Biden’s plan to raise the cap to 30,000 is a promising start, said Amy Cheung, senior legal counsel at Connecticut-based ASISTA, which trains lawyers to help migrants who have been victims of violence, “but given the immense backlog, there is still more work to be done.”

The U-visa process isn’t easy. Migrants, no matter how physically or mentally traumatized, must help police at every step. The applications require that the police or prosecutor sign an accompanying certification, called a Supplement B. No U visa will be granted without it.

Most people get approved for the visa, about 84% in 2014, the last year for which complete data are available, according to a 2020 USCIS report. And the program has worked as intended. An Arts and Social Sciences Journal study found that issuing U visas enhanced the justice system’s ability to detect and prosecute crimes, and made communities safer.

But cases piled up as the number of applications far exceeded the annual 10,000-visa cap. In 2013 USCIS instituted a regulatory waiting list for those it determined were eligible. While on the wait list, families would be granted deferred action and work authorization.

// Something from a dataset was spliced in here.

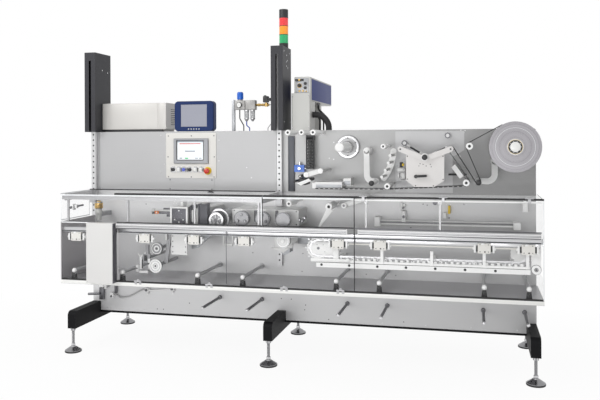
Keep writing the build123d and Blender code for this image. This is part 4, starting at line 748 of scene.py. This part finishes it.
piece("second_spindle_lines", white_plastic, "roller_white", faced=[
    (HUB[0], out, HUB[1], ((0, 29.9), (1, 30.3), (3, 30.3), (4, 29.9)), 32)
        for out in (110, 170, 230, 290)], disc=[
    (*HUB, 22, 330, 334)])

# Film roll: light ring in the winding, core rings, and the mandrel's gap ring and face
piece("film_roll_light_ring", edge_highlight, "film_grey", "film_reel", ring=[
    (*REEL, 115, 117, 330, 330.4, 72)])
piece("mandrel_gap_ring", black_plastic, "button_black", "film_reel", ring=[
    (*REEL, 31, 37.6, 321, 334.6, 40), (*REEL, 37.6, 41, 334.1, 334.9, 48)])
piece("core_tan_ring", core_card, "film_grey", "film_reel", ring=[(*REEL, 41, 45.6, 334.1, 335.2, 56)])
piece("core_edge_ring", machined, "film_grey", "film_reel", ring=[
    (*REEL, 46, 48.2, 330, 330.6, 56)], bar=[
    (along, 334.6, up, along, 335.4, up, 2.4, 8)
        for along, up in [on_circle(REEL, 34.5, angle) for angle in around(10)]])
piece("mandrel_face", button_white, "machined_alu", "film_reel", faced=[
    (REEL[0], 343.6, REEL[1], ((0, 29), (1.5, 29), (2.5, 26)), 40)])

# Front cover box: screws, and a dark sheet of painted shade on its right side
piece("cover_box_screws", machined, "bright_steel", faced=[
    (along, 529.4, up, COVER_SCREW, 14)
        for along, up in ((260, 537), (433, 537), (260, 917), (433, 917))])
piece("cover_box_side_shade", panel_dark, "seal_black", block=[(443.1, 446.4, 478, 527, 530, 924, 0.4)])

# Bearing blocks of the guard's cross rail: clamp screws
piece("clamp_screws", dark_steel, "frame_black", disc=[
    (along + side * 24, up, 3, 463, 464.2, 8) for along in CLAMPS for side in (-1, 1) for up in (806, 848)])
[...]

But fewer and fewer were being added.

In 2018, as the backlog surged toward 152,000, USCIS placed only 7,421 people on the waiting list. That was two-thirds fewer than in 2014. Applicants now are waiting 58 months — nearly five years — to be put on the list, according to USCIS statistics.

“We’re saying put them on the waiting list or decide their cases,” Freedman said, adding that immigrants “have put their lives on the line in order to help law enforcement and prosecutors put dangerous criminals in prison. We’re not trying to exploit any loophole. We’re just asking the government to apply the regulation it wrote for itself.”

Josia, her husband, and their three children came legally to the United States in 2008 to spend time with close friends, American missionaries they came to know in Africa.

Josia discovered she was pregnant. Her husband, she said, decided they were staying in the country after their travel visa expired. He controlled their passports.

When her husband began hitting her, Josia said, she saw no escape in a land where she didn’t even speak the language.

“I was insulated, I was abused, physically, mentally, sexually,” she said. “It was very dark. … You don’t know there’s a way out.”

She found the courage to leave her husband and go to Safe Home, which assists domestic-violence victims in Hanover. Safe Home connected her to PIRC, which worked on her U visa.

A nurse in her native Angola, she’s now working as a certified nursing assistant and lab technician, and intending to become a registered nurse.

Next year she’ll formally seek U.S. citizenship.